--- Start ENTRIES SUPPLIED ---
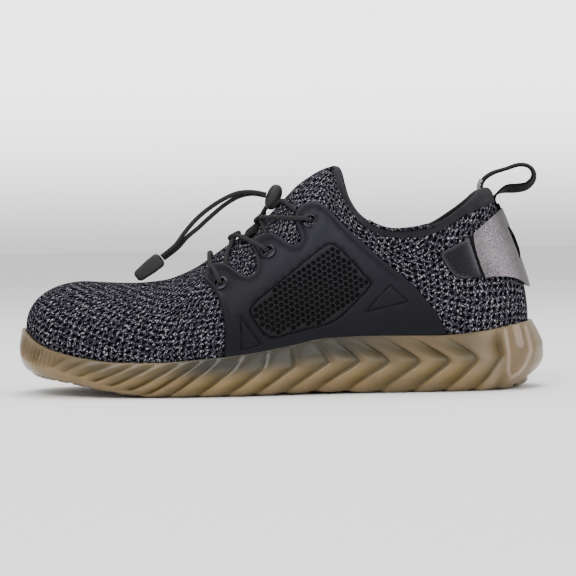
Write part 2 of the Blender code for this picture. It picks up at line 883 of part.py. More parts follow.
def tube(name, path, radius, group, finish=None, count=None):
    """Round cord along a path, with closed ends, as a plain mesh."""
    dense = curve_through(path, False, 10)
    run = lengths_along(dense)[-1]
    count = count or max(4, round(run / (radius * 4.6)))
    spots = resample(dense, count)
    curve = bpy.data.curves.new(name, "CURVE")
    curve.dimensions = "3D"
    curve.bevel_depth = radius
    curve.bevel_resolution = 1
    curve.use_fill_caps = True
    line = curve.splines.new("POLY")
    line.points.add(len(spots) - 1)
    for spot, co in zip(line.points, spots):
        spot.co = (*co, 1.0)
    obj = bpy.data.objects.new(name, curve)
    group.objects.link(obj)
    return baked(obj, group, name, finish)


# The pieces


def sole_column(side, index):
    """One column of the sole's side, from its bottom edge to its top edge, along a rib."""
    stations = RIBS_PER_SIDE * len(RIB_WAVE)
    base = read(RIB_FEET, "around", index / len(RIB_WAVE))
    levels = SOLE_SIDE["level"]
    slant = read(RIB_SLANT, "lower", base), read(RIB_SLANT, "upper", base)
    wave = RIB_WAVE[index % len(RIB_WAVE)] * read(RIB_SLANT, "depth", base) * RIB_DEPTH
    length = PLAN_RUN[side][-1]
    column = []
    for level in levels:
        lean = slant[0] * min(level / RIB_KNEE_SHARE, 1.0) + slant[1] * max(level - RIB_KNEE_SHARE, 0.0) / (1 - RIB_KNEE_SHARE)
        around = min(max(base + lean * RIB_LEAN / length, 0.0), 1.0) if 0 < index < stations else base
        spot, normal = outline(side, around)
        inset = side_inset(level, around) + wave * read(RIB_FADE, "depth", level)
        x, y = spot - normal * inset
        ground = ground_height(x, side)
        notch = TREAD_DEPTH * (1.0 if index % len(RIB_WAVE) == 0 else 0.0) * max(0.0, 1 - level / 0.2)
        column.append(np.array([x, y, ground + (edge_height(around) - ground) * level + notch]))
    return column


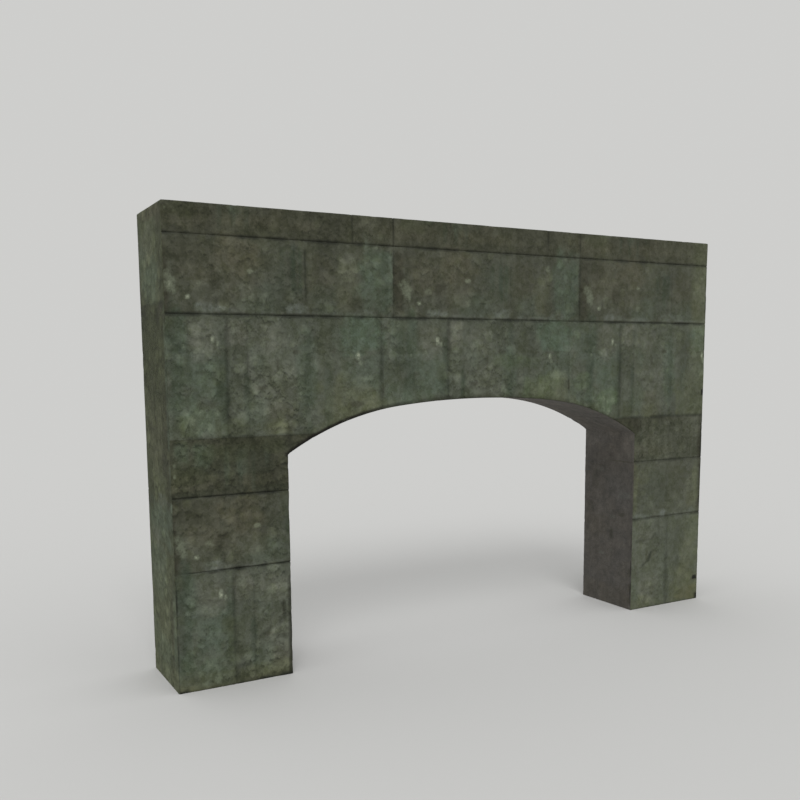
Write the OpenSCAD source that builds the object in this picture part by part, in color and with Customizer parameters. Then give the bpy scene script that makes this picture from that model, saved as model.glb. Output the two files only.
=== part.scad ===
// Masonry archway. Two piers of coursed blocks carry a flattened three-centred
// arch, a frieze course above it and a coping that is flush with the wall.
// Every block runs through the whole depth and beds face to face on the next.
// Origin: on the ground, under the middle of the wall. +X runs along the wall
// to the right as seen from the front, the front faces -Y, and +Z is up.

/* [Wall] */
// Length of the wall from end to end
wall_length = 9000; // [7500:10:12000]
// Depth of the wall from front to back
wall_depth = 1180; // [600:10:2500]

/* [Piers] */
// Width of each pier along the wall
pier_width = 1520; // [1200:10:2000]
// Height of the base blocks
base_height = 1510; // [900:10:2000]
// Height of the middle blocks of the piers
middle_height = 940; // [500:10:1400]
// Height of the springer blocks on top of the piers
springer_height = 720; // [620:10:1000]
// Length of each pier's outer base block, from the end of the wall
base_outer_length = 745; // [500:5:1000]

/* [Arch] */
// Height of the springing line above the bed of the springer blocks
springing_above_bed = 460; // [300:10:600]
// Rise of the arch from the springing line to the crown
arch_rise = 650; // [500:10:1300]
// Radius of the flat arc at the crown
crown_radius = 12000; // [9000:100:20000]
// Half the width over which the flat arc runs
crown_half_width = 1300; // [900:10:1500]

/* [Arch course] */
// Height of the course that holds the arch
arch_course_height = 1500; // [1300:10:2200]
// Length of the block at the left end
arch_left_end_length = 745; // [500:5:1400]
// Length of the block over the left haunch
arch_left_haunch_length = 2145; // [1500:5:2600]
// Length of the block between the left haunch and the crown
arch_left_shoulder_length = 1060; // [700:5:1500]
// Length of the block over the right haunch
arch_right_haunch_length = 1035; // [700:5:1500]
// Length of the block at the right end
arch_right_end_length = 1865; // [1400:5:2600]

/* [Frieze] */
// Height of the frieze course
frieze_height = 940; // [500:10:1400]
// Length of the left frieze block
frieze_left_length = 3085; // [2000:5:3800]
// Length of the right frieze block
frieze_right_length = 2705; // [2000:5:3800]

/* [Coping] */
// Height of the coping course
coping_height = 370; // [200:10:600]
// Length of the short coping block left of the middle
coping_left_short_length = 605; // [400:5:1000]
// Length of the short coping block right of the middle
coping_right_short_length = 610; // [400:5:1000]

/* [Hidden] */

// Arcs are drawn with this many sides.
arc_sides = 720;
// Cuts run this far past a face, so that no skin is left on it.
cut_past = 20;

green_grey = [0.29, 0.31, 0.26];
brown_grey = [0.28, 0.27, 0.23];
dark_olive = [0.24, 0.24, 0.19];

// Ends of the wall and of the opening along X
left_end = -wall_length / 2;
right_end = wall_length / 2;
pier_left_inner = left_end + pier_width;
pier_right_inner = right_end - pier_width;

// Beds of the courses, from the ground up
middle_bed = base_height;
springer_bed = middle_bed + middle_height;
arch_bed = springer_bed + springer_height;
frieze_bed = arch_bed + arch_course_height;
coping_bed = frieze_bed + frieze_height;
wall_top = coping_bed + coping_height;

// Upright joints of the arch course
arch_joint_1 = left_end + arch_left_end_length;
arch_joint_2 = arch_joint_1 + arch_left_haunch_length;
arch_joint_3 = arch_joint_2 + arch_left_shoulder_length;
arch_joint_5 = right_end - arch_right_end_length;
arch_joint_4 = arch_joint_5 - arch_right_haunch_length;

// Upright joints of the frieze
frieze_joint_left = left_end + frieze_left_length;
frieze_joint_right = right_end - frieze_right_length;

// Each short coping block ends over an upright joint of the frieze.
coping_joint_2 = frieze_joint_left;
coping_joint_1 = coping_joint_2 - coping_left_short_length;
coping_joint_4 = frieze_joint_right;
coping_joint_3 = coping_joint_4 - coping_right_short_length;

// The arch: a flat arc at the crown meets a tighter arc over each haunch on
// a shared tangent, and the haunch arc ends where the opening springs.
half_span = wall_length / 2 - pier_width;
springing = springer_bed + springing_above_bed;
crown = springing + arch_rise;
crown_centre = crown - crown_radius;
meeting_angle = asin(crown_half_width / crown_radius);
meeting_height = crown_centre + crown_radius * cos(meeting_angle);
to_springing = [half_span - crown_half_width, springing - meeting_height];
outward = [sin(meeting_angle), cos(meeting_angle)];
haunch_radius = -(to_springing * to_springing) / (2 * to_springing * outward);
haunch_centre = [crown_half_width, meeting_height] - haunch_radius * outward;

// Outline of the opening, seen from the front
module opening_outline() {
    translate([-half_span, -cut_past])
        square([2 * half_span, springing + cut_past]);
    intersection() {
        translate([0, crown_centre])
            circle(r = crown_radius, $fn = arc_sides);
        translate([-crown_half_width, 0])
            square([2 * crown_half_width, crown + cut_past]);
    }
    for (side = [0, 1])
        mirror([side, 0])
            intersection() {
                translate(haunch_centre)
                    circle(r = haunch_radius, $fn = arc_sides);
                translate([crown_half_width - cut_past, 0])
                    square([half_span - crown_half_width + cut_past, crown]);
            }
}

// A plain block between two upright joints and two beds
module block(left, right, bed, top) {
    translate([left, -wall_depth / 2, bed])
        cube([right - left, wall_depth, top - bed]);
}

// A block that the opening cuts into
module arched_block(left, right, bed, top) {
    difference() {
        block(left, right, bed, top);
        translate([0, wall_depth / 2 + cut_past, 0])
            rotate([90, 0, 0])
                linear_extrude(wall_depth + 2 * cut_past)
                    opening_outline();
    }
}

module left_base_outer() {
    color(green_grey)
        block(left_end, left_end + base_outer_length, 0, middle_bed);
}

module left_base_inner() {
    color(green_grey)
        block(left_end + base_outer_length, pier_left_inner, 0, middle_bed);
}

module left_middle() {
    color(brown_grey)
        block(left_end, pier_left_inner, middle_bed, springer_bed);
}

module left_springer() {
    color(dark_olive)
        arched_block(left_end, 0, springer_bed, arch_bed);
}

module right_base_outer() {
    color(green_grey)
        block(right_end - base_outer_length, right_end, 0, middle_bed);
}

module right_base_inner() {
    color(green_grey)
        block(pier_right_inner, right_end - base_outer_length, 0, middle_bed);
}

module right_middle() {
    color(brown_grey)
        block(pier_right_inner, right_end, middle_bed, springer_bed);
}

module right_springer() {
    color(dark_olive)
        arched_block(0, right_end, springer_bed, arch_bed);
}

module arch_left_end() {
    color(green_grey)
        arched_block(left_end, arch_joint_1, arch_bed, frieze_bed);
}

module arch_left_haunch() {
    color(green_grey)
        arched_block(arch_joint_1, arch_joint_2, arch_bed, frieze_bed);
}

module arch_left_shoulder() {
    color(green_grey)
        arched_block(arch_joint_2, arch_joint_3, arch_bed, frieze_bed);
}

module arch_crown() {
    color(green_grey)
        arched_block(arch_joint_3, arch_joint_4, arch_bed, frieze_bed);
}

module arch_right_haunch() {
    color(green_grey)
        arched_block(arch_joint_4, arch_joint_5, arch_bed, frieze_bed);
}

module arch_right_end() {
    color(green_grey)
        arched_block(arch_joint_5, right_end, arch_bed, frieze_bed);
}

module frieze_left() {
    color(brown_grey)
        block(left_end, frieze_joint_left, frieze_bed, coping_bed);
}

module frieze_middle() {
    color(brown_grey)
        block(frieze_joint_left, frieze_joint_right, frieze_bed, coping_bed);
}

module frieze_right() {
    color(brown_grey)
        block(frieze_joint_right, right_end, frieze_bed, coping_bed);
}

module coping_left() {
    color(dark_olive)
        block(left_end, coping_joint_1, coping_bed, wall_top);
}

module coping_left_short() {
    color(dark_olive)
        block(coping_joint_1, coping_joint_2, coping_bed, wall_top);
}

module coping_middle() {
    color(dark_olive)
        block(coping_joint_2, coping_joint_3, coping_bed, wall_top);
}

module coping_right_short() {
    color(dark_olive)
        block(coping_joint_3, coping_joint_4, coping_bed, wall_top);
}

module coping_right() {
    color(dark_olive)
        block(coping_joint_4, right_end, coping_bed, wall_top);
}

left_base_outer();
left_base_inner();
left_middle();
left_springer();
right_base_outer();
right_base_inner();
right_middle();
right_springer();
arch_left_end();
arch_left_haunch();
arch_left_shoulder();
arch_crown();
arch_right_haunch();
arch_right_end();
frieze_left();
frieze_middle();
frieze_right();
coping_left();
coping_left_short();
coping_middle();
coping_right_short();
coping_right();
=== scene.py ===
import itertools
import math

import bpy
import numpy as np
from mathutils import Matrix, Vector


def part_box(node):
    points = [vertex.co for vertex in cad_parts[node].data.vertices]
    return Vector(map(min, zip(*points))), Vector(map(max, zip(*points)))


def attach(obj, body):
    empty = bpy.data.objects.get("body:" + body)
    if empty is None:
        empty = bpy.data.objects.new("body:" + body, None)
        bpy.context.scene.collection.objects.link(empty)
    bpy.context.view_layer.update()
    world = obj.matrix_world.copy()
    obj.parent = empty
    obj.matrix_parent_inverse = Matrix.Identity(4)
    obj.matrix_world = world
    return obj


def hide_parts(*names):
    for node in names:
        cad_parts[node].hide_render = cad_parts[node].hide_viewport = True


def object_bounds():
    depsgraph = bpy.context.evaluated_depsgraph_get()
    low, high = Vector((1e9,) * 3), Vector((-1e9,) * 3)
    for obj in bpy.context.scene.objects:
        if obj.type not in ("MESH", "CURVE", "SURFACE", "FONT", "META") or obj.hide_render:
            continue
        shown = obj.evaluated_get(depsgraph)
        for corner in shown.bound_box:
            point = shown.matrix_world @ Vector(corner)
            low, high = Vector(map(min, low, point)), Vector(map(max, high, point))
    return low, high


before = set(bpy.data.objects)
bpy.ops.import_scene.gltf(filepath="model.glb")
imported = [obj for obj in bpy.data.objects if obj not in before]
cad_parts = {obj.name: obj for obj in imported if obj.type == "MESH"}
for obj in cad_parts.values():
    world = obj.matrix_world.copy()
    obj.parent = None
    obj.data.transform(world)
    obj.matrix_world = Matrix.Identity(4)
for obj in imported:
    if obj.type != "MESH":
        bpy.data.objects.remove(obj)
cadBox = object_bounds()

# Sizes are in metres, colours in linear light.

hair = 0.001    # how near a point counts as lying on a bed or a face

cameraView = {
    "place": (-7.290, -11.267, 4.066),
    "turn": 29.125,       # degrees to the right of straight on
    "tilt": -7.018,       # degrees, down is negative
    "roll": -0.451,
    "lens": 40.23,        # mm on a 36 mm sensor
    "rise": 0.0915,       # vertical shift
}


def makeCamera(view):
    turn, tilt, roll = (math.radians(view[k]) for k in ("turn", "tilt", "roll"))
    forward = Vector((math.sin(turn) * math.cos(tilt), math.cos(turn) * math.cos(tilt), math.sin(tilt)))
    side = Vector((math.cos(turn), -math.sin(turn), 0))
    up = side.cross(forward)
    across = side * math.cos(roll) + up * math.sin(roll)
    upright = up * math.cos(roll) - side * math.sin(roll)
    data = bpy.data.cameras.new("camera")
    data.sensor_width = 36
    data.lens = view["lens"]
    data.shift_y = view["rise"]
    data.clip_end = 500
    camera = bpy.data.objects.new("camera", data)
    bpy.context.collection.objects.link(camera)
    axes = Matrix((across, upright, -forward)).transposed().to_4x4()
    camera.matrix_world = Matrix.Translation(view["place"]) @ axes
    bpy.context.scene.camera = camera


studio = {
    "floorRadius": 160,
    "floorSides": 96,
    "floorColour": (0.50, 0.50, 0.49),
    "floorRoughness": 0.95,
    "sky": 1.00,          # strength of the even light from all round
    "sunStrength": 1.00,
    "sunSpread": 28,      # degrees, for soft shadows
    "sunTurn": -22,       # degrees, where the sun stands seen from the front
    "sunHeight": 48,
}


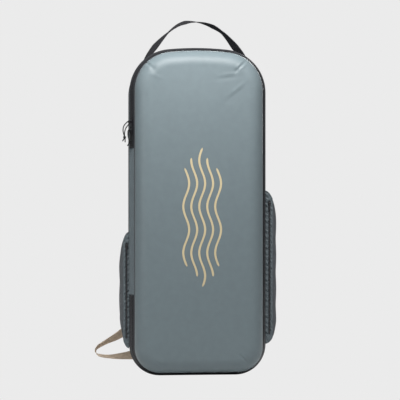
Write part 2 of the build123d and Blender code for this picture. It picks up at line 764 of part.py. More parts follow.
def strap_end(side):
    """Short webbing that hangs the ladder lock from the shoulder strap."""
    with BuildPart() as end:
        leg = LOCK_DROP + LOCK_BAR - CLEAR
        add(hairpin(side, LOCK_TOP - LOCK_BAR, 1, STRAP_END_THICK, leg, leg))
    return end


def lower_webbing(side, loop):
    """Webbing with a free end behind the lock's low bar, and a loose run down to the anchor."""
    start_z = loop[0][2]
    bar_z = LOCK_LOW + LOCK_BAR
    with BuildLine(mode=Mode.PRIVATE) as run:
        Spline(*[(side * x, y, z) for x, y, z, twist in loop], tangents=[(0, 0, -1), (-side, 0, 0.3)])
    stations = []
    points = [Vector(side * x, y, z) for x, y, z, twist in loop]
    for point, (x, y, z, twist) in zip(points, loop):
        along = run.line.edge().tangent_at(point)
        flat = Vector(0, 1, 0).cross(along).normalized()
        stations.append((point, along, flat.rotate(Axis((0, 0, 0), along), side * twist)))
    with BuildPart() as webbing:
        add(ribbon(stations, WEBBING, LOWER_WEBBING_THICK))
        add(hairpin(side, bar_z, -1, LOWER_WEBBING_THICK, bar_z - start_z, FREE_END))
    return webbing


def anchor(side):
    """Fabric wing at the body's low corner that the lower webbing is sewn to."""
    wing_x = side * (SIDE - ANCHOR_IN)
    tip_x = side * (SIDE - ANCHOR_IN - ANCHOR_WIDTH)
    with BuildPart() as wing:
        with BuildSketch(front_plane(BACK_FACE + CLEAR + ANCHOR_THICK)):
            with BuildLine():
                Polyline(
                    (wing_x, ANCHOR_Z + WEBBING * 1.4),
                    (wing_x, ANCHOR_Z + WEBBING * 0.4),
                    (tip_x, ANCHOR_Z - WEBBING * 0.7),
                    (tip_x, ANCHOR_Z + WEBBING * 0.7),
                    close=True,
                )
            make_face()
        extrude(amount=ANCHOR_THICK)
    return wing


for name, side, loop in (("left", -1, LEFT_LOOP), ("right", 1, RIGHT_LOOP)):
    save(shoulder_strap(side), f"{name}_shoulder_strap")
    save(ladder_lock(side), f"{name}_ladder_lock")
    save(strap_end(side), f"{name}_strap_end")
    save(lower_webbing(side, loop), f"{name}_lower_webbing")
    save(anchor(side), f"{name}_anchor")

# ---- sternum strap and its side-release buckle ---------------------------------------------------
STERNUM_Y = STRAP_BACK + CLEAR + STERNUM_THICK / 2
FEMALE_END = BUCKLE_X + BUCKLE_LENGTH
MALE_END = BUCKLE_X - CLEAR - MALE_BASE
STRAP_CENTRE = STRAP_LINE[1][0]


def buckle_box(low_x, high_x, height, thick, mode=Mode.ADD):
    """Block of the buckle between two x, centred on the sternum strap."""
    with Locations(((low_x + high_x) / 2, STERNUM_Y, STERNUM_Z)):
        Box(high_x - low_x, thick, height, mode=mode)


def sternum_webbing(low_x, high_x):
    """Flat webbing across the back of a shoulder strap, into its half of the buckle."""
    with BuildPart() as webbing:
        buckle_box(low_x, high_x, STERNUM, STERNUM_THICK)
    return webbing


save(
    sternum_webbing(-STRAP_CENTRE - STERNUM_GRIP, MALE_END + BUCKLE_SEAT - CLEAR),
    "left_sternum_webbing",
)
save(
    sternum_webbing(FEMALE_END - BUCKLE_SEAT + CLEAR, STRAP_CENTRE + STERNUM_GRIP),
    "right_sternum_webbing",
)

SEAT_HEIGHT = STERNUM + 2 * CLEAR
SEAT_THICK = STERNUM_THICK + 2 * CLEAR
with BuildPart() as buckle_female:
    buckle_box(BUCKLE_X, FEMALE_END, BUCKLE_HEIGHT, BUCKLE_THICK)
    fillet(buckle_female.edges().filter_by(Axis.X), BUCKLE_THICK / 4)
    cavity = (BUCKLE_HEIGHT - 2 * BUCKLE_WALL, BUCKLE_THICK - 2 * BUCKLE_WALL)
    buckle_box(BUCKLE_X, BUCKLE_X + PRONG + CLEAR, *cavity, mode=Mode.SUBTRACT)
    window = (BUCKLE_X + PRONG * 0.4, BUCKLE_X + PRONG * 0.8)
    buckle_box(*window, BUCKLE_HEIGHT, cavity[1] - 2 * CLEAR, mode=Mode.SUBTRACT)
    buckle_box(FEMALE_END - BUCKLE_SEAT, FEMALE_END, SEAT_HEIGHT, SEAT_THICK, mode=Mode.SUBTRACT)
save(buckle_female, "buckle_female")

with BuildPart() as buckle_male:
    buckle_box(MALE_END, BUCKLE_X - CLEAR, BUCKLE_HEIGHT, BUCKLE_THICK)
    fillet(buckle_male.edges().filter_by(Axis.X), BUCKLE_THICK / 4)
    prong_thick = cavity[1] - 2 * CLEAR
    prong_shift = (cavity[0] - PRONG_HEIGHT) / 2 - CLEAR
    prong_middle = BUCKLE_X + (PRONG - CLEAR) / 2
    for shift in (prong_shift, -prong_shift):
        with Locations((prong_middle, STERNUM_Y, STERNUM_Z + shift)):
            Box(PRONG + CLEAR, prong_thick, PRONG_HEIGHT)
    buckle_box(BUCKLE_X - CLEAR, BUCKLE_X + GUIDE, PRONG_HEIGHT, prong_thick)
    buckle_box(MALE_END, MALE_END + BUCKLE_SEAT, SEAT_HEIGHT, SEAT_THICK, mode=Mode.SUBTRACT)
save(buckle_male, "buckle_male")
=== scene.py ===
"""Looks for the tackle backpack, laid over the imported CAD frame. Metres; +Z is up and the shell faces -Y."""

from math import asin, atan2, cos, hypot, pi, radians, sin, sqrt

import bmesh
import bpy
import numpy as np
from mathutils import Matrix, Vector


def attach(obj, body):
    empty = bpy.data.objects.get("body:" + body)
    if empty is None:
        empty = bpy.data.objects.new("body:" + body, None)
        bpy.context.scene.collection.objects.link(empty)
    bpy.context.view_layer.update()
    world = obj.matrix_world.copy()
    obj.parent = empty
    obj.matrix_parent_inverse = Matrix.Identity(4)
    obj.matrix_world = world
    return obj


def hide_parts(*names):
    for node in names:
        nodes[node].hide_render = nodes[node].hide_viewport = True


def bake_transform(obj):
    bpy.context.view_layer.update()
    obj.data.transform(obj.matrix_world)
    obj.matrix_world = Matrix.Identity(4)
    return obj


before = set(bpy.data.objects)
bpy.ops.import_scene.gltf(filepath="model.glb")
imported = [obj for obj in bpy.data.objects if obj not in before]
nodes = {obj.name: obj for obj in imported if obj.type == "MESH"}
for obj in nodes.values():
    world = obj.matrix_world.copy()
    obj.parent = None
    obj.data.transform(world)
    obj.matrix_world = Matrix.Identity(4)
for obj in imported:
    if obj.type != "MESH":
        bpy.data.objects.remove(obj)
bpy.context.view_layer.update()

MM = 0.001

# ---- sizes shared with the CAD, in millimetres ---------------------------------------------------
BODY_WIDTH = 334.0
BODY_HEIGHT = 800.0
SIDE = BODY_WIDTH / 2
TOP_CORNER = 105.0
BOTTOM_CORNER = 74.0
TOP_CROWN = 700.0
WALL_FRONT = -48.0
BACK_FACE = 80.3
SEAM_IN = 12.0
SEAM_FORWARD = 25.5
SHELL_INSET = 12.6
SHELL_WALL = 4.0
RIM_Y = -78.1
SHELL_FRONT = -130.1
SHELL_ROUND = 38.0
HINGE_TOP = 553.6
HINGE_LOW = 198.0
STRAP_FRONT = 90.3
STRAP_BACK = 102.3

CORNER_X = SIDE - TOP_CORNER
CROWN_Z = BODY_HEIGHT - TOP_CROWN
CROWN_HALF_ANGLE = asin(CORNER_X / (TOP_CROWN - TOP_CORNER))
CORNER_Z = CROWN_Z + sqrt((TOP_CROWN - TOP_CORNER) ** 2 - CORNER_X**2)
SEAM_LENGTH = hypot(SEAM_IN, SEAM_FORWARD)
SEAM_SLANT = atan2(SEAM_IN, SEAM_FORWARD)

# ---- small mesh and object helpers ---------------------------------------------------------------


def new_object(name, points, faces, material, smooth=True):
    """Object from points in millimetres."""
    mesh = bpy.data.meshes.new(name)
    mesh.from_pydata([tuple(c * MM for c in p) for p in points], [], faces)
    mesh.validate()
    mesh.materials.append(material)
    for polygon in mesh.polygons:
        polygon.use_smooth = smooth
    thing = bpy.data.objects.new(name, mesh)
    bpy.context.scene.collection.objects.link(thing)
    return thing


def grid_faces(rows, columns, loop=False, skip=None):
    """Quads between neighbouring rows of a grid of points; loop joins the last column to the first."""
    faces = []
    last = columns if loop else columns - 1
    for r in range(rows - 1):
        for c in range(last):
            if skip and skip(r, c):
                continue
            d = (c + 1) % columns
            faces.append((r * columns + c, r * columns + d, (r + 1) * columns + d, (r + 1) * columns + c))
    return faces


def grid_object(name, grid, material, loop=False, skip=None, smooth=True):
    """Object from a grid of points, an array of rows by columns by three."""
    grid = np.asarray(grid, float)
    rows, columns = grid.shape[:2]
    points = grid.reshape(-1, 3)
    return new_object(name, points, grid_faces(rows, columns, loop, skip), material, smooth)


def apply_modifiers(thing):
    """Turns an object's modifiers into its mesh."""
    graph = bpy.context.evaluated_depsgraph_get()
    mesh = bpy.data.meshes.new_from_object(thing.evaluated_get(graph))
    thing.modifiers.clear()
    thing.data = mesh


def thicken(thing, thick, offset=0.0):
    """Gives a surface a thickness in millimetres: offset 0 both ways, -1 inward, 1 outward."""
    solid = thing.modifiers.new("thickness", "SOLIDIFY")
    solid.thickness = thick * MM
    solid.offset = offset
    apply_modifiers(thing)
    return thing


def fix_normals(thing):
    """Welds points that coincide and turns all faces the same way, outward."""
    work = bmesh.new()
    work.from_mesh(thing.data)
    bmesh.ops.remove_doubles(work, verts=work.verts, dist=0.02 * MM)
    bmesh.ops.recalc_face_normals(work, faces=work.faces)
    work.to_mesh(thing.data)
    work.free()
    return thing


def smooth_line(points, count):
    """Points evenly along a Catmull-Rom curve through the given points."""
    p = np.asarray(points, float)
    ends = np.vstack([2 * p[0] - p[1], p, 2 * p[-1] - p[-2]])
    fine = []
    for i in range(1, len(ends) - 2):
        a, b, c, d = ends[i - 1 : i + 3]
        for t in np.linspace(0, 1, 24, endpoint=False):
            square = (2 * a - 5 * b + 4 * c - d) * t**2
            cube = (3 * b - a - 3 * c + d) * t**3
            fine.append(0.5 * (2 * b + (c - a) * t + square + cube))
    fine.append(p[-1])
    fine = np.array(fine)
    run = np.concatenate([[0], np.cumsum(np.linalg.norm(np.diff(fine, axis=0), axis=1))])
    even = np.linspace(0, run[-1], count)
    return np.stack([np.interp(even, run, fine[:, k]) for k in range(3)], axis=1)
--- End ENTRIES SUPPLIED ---
[STATED GOAL]
Reproduce exactly the lines from the beginning of the entries above up to and including the line that contains "# The pieces".

[TASK RESULT]
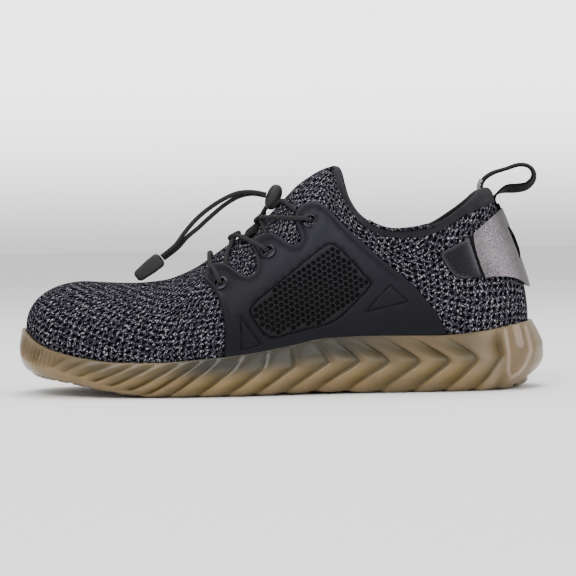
Write part 2 of the Blender code for this picture. It picks up at line 883 of part.py. More parts follow.
def tube(name, path, radius, group, finish=None, count=None):
    """Round cord along a path, with closed ends, as a plain mesh."""
    dense = curve_through(path, False, 10)
    run = lengths_along(dense)[-1]
    count = count or max(4, round(run / (radius * 4.6)))
    spots = resample(dense, count)
    curve = bpy.data.curves.new(name, "CURVE")
    curve.dimensions = "3D"
    curve.bevel_depth = radius
    curve.bevel_resolution = 1
    curve.use_fill_caps = True
    line = curve.splines.new("POLY")
    line.points.add(len(spots) - 1)
    for spot, co in zip(line.points, spots):
        spot.co = (*co, 1.0)
    obj = bpy.data.objects.new(name, curve)
    group.objects.link(obj)
    return baked(obj, group, name, finish)


# The pieces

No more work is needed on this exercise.